High temperature oxidation behavior and interface diffusion of Cr3C2-NiCrCoMo/nano-CeO2 composite coatings

Abstract

The high-temperature oxidation resistance of chromium carbide cermet coating was improved by developing a novel Cr3C2-NiCrCoMo/nano-CeO2 (NCE) composite coating based on the collaborative modification of the multielement alloy adhesive phase. The present study aimed to investigate the influence of nano-CeO2 on the high-temperature oxidation resistance, interfacial element diffusion and oxidation mechanism of the coating deposited by the high-velocity oxygen fuel spraying technology (HVOF).
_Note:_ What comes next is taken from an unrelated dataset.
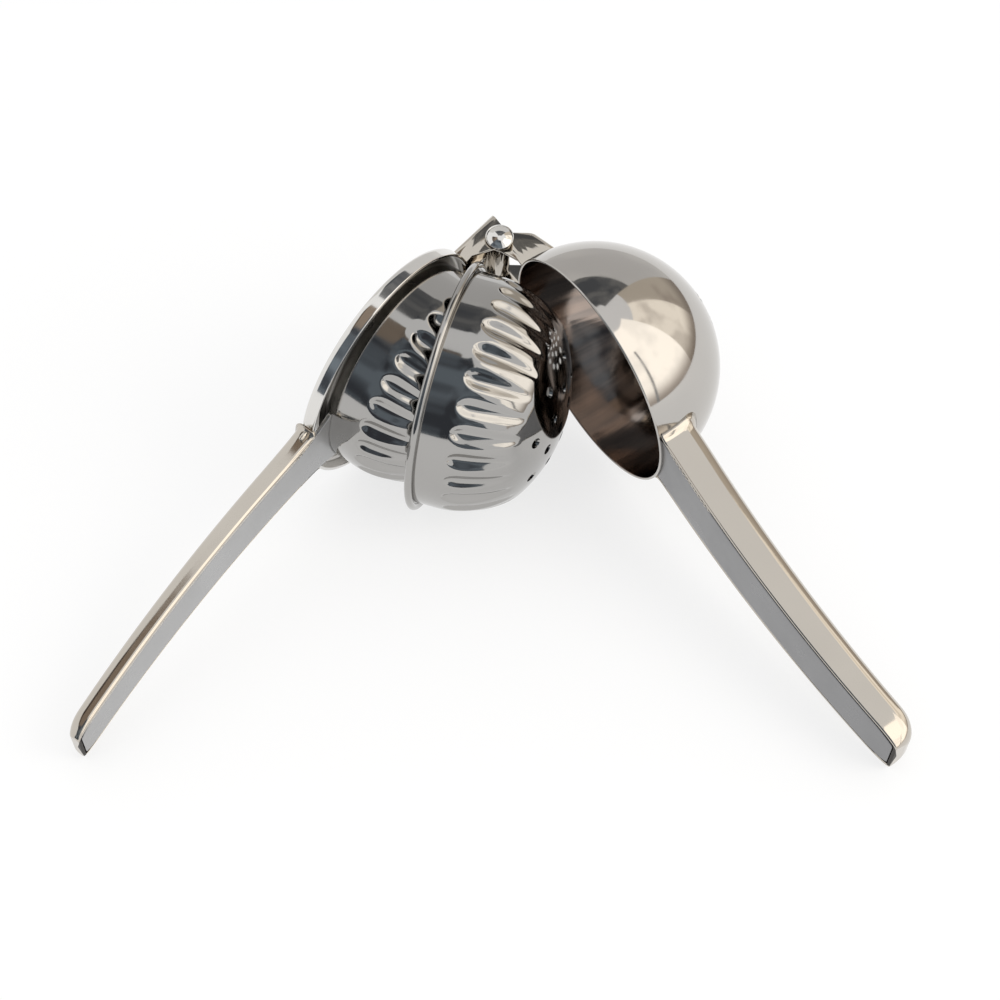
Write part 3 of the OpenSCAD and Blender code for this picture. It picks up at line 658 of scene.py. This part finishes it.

The results showed that the novel NCE coating with the addition of 4 wt% nano-CeO2 resulted in lower oxidation rates of 0.10, 0.23 and 0.39 mg/cm2 at 700–900 °C and superior oxidation resistance compared with the original Cr3C2-NiCrCoMo (NCC) coating because of the improvement of the thickness and denseness of the oxide film. The addition of nano-CeO2 promoted the reaction between oxides and the content of spinel phases generated in the NCE coating oxide film. The oxide film of NCE coating with high content of spinel phases strongly inhibited on the ion diffusion, thus reducing the decarburization of the Cr3C2 particles at the coating-oxide film interface. The present study will contribute to improving the service life of chromium carbide cermet coatings in high-temperature oxidation environments and extending the application of coating.